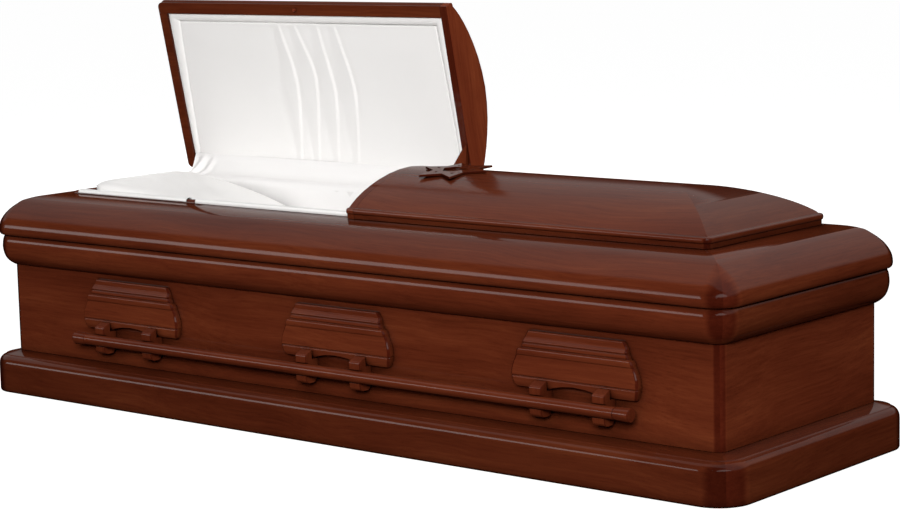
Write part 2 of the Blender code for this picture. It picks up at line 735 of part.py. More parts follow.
--
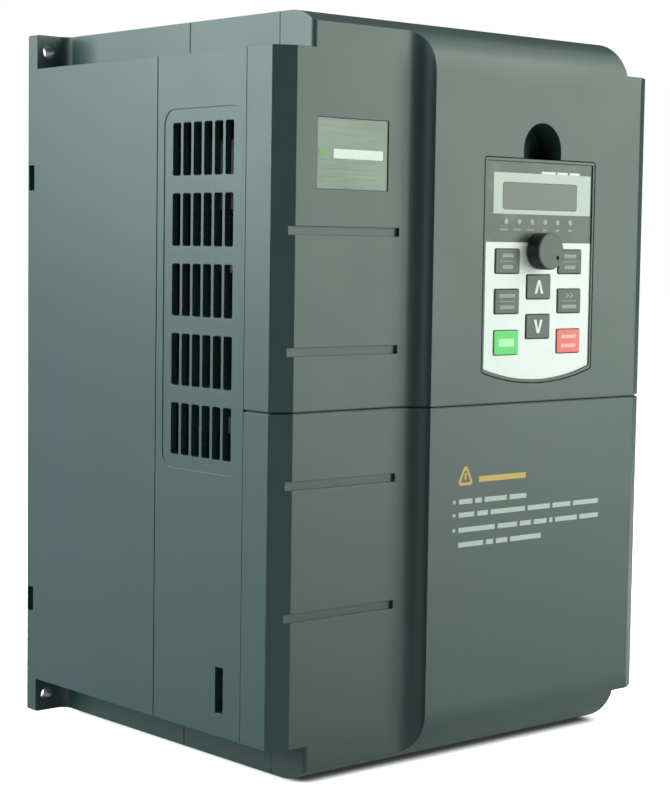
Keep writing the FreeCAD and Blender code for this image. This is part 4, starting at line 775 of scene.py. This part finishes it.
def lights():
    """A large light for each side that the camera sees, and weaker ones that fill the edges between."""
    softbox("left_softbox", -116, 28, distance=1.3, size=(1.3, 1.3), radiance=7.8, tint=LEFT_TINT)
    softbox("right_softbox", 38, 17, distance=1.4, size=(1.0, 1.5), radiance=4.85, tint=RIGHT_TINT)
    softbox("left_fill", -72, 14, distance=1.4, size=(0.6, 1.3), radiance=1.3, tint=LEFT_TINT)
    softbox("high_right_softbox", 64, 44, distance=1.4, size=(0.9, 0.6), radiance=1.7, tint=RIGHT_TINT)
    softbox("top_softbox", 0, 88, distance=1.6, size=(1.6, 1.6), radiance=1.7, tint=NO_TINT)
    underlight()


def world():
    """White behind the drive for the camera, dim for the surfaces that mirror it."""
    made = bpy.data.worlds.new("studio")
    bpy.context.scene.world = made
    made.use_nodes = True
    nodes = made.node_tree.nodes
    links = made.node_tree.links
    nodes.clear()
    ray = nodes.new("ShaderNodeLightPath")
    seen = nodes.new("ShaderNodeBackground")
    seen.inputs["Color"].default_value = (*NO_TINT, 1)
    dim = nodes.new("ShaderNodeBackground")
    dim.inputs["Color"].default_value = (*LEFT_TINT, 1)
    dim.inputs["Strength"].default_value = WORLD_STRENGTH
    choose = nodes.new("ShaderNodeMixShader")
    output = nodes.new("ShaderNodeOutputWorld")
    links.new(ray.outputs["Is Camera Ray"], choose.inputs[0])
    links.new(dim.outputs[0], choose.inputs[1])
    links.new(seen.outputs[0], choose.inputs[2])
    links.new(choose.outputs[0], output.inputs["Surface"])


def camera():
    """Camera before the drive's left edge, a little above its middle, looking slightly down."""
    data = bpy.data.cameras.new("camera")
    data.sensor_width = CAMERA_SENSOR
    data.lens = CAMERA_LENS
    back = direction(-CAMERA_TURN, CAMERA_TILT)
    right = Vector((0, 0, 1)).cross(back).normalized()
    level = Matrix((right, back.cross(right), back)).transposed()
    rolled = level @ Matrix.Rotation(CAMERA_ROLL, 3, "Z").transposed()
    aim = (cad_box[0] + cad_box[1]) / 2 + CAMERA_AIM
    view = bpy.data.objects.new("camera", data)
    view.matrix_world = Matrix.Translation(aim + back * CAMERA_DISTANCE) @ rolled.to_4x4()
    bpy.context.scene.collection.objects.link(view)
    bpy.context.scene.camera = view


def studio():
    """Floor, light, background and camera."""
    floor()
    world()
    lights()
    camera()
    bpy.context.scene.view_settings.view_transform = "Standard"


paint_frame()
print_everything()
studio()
* * *
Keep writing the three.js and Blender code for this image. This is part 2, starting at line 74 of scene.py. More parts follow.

WORK TO COMPLETE =>
Exactly and only the lines from the line that contains "Keep writing the FreeCAD" through the line that contains "underlight()" are to be repeated as they stand.

RESPONSE =>
Keep writing the FreeCAD and Blender code for this image. This is part 4, starting at line 775 of scene.py. This part finishes it.
def lights():
    """A large light for each side that the camera sees, and weaker ones that fill the edges between."""
    softbox("left_softbox", -116, 28, distance=1.3, size=(1.3, 1.3), radiance=7.8, tint=LEFT_TINT)
    softbox("right_softbox", 38, 17, distance=1.4, size=(1.0, 1.5), radiance=4.85, tint=RIGHT_TINT)
    softbox("left_fill", -72, 14, distance=1.4, size=(0.6, 1.3), radiance=1.3, tint=LEFT_TINT)
    softbox("high_right_softbox", 64, 44, distance=1.4, size=(0.9, 0.6), radiance=1.7, tint=RIGHT_TINT)
    softbox("top_softbox", 0, 88, distance=1.6, size=(1.6, 1.6), radiance=1.7, tint=NO_TINT)
    underlight()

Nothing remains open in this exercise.